If this point is conceded, then knowledge is not just a matter
of accumulating information. It is also about obedience to God's
will as revealed in the words of scripture and in the Word made
flesh in Jesus Christ.
The book is in three parts. The first follows Paul Ricoeur's
hermeneutical journey, and the second Hegel's speculative one. The
final part engages with a wide range of philosophers and
theologians from both the Continental and the analytic traditions.
The overall aim is "to bring hermeneutical philosophy/theology in
direct confrontation with Trinitarian theology with the specific
purpose of evaluating the present state of theological
rationality".
Ille attempts to bring together the philosophical and
theological dimensions of Ricoeur's writing, even though he
acknowledges that this goes against Ricouer's own intentions.
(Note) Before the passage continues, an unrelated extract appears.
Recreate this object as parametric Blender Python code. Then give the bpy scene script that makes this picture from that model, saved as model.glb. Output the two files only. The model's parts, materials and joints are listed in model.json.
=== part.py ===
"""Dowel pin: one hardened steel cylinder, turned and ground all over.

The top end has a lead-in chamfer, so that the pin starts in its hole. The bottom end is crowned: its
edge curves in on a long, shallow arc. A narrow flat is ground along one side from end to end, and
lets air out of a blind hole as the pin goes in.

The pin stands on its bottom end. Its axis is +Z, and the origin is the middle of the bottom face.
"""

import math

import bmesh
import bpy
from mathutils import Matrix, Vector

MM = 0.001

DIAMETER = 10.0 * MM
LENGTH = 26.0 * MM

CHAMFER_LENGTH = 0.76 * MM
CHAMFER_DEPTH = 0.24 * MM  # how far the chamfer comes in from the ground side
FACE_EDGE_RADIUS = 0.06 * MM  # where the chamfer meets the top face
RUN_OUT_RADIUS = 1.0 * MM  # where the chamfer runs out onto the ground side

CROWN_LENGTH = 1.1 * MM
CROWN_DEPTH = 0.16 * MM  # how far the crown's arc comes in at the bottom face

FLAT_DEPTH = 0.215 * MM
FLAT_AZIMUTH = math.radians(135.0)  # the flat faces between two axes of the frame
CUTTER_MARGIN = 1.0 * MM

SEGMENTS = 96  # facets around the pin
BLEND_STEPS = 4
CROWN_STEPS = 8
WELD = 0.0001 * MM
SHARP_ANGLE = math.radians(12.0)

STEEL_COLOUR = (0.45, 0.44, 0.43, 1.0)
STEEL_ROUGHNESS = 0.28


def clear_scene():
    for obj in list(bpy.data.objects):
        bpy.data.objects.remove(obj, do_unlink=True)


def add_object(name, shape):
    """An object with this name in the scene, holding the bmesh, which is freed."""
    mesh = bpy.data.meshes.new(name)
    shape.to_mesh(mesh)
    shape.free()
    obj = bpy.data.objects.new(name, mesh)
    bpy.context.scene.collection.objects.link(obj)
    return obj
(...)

But
it is necessary, because without a proper vision of God a genuine
re-enchantment of the world remains unconvincing. Philosophy
entails "duties of the mind", which have to be radically informed
by God's Trinitarian action in and towards the world.
Unsurprisingly, Ille finds Hegel more amenable in this respect.
While this juxtaposition of Ricoeur and Hegel is innovative and
intriguing, Ille's emphasis on the "unrelenting presence of divine
agency in the world in both its ethical and epistemic dimensions"
feels more like a presupposition than a conclusion.
Both Stackhouse and Ille have been influenced by Alvin Plantinga
and the approach known as Reformed epistemology. It may be
significant that this approach emphasises the epistemic value of
religious experience as the antidote to the sterile stand-off
between rationalism and empiricism which Nagel instances as
characteristic of so much modern and post-modern epistemology.
Dr John Saxbee is a former Bishop of Lincoln.